Force majeure, высшая сила: вот на что списывают такого рода катастрофы в страховых компаниях – катастрофы настолько непредвиденные, настолько непонятные, что ничем другим их и не объяснишь. Одно дело – просчитать все вероятности, но отдельные случаи настолько не укладывались в актуарные таблицы, что даже страховщики вынуждены были списывать их на действия сверхъестественных сил – невезуха, скорбно сказал мне отец как-то вечером, сидя у бассейна, стремительно смеркалось, он курил “Вайсрой”, одну сигарету за другой, чтоб комары не лезли, редкий случай, когда он попытался поговорить со мной о маминой смерти, почему с нами вообще случается плохое, почему со мной, почему с ней, да оказались не в том месте и не в то время, такой, дружище, расклад вам выпал, один к миллиону – никакой уклончивости, никаких отговорок, напротив, я понял, что для него то было изъявление веры, единственное объяснение всему – все равно что “На все воля Аллаха” или “Такова воля Божия”, только мой отец, веруя, склонял голову перед божеством, которое он считал могущественнее всех – Фортуной.

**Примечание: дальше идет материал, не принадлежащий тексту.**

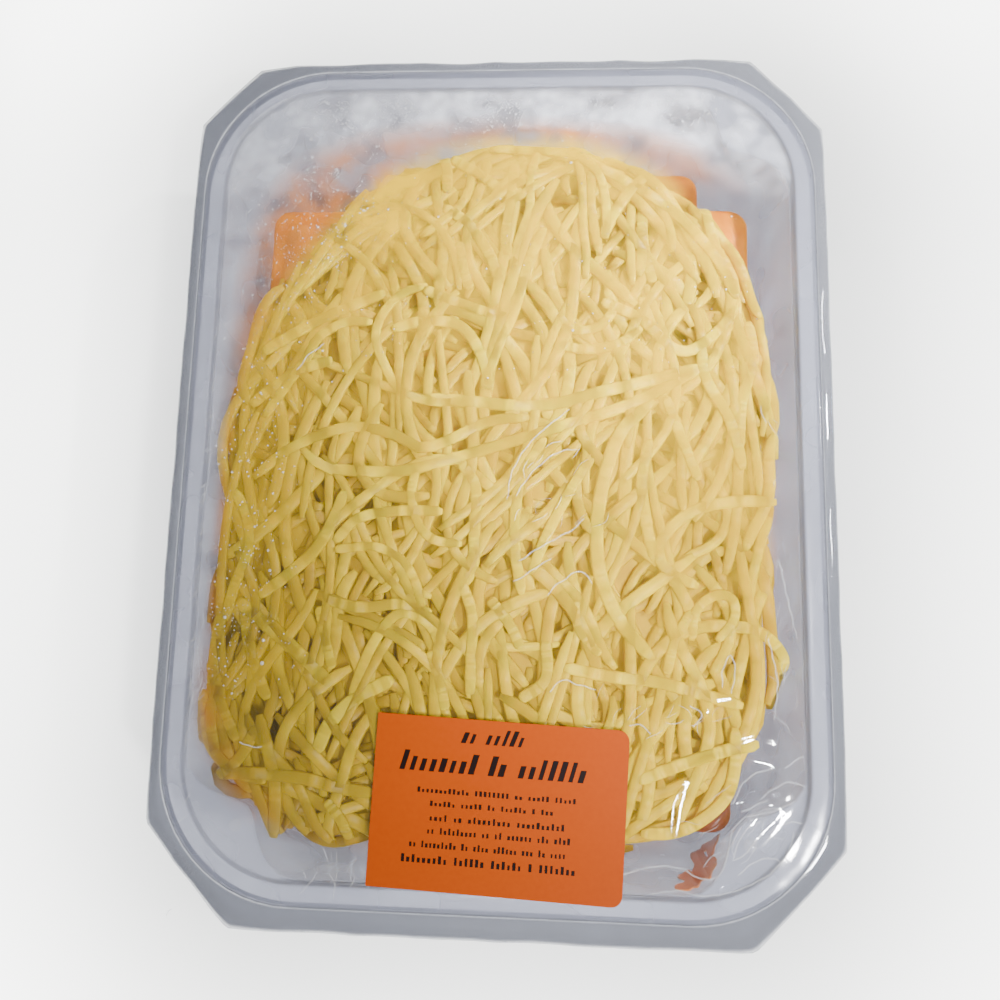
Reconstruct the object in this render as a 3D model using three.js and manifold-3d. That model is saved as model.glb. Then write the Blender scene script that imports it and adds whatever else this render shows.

Окажись он на моем месте. Представил – и чуть не расхохотался. Так и вижу, как он забился в номер, ходит из угла в угол, мечется в ловушке, смакует остросюжетность, Фарли Грейнджер в роли копа, которого сажают по ложному обвинению. Но еще я представлял, как подспудно восхитили бы его мои неурядицы – повороты и выкрутасы судьбы, будто карты, которые неизвестно как лягут, отчетливо представлял, с каким сожалением он покачивает головой. Планеты не так встали. Тут скрытый смысл, это все часть большой игры. Часть сюжета, так понятнее, малый? Он засел бы за какую-нибудь там нумерологию, почитал бы прогноз для Скорпионов, подбросил монетку, проверил бы, как там сошлись звезды. В чем отца никак нельзя было обвинить, так это в отсутствии у него стройной картины мира.
Перед праздниками отель стал заполняться постояльцами. Супружеские пары. В коридорах по-солдатски отрывисто переговариваются американские военные, в голосах слышится властность, категоричность. Я лежу в кровати с дурманной лихорадкой и вижу заснеженные горы – чистые, устрашающие, кинохронику альпийских видов Берхтесгадена, пронзительные ветра, которые перехлестываются со штормовым морем на картине у меня над столом: по черным водам бросает туда-сюда одинокую лодочку.